Several months ago Van Alen tried to do his best by his old service, the Navy, in his For America campaign. He went to Washington to call upon John Chafee, a Rhode Islander who was then Secretary of the Navy. As Chafee and a Navy captain and commander listened, Van Alen offered his program to get sailors into fighting trim. As part of the program, he recommended the installation of chinning bars aboard ships at sea so sailors could strengthen their grips. "Nobody cares about good strong hands," Van Alen told them. The captain and the commander pointed out, with deferential hems and haws, that Van Alen's program would cost considerable money and time to get it underway, and it really wouldn't be worthwhile. "But this will be for the officers, too," Van Alen replied. And no sooner had he said that than he realized he had lost his audience, such as it was.

No matter whether he is saving the U.S. or tennis, Van Alen refreshes his morale with purely personal projects.
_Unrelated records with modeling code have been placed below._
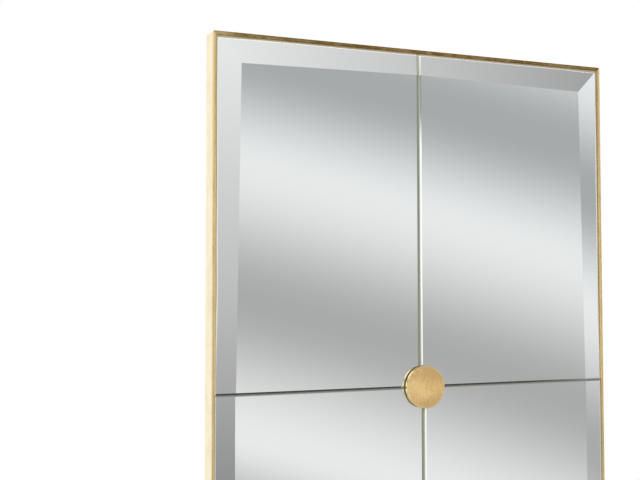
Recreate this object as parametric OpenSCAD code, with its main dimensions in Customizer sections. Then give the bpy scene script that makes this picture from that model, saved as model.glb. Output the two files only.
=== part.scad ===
// Wall mirror: four bevelled panes in a thin gilded frame, pinned by a round
// rosette where their corners meet. Sizes are in millimetres.
// X runs to the viewer's right, Z runs up, and the glass faces -Y.
// The origin is the middle of the wall plane that the mirror hangs against.

/* [Mirror] */
// Width over the frame
overall_w = 764; // [560:2:1000]
// Height over the frame
overall_h = 1176; // [800:2:1500]
// Depth of the frame, front face to back edge
frame_d = 36; // [35:0.5:60]
// Gap between the frame's back edge and the wall
wall_gap = 3; // [1:0.5:10]

/* [Frame profile] */
// Width of the front face
face_w = 6.35; // [6:0.05:12]
// Thickness of the front lip
lip_t = 2; // [1.5:0.1:3]
// Thickness of the outer wall
wall_t = 1.8; // [1.4:0.1:2.2]
// Radius of the soft outer arris
arris_r = 1.2; // [0.4:0.1:1.4]
// Radius of the lip's inner arris
lip_edge_r = 0.5; // [0.2:0.1:0.8]
// Inside width of the channel for the corner keys
channel_w = 16; // [14:0.5:24]
// Room in the channel, front to back
channel_room = 4.2; // [3.6:0.1:6]
// Thickness of the channel's walls
channel_t = 1.4; // [1:0.1:2]
// Reach of each back lip of the channel
channel_lip = 4.5; // [3:0.1:5]
// Width of the return at the back edge
return_w = 6; // [4:0.5:10]

/* [Glass panes] */
// Thickness of the glass
glass_t = 5; // [4:0.5:6]
// Width of the upper panes' wide bevel, at the mirror's corner
upper_bevel_w = 46.4; // [25:0.2:60]
// Width of the lower panes' wide bevel
lower_bevel_w = 36; // [25:0.2:60]
// Angle at which the upper panes' wide bevel narrows towards the seams
bevel_taper = 0.9; // [0:0.1:1.2]
// Slope of the wide bevel
bevel_angle = 2.9; // [1.5:0.1:3.5]
// Width of the narrow bevel along the upright seams
upright_bevel_w = 4.4; // [2:0.1:5]
// Width of the narrow bevel along the level seams
level_bevel_w = 2.6; // [2:0.1:5]
// Slope of the narrow bevel
seam_bevel_angle = 22; // [5:0.5:24]
// Distance from a wide bevel's toe to where a narrow one starts to cross it
crossing_start = 0.3; // [0.1:0.1:1]
// Gap where two panes meet
seam_gap = 0.6; // [0.4:0.1:2]
// Cut across a pane's outer corner, along each edge
pane_nip = 1; // [0.5:0.1:2]
// Room between a pane's edge and the frame's wall
pane_room = 2; // [1.8:0.1:2.4]
// How far left of the middle the upright seams lie between them
seam_aside = 2.4; // [0:0.1:3]
// How far left of that place the upper seam lies, and right the lower one
seam_step_x = 3.2; // [0:0.1:4]
// How far below the middle the level seams lie between them
seam_drop = 0.4; // [0:0.1:3]
// How far above that place the right-hand seam lies, and below the left one
seam_step_z = 0.1; // [0:0.1:4]
// Gap between the lip and the glass behind it
lip_gap = 0.3; // [0.2:0.1:1]

/* [Backing] */
// Thickness of the bonding tape
tape_t = 1; // [0.6:0.1:2]
// Width of one strip of tape
tape_w = 25; // [15:1:40]
// Strips of tape behind each pane
tape_count = 3; // [2:1:5]
// Distance from a pane's edges to the tape
tape_margin = 45; // [20:1:80]
// Thickness of the backing board
board_t = 12; // [9:0.5:13]
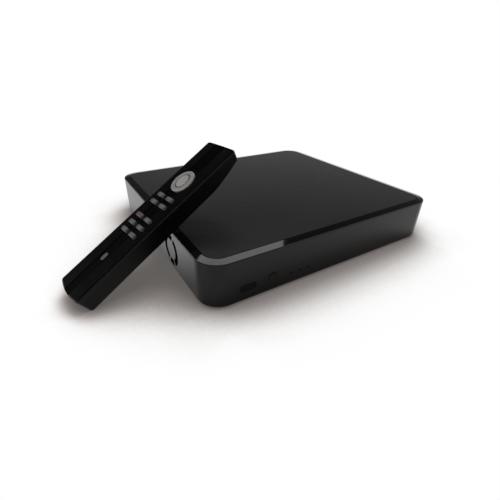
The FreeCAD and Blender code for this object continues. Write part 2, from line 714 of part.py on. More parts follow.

At present he is trying to find a publisher to bring out his odes to Scotland, Songs of Heather, Fur and leather, illustrated, at his commission, by Lionel Edwards, the late British sporting artist. It has, Van Alen says, some memorable poems, such as Little Hans, the Partridge Hound. Uncharacteristically, Van Alen refuses to recite it. "Whenever I read this, I burst into tears," Van Alen says. But then, smiling cheerfully, he leans close and asks, "But what's a tear or two?"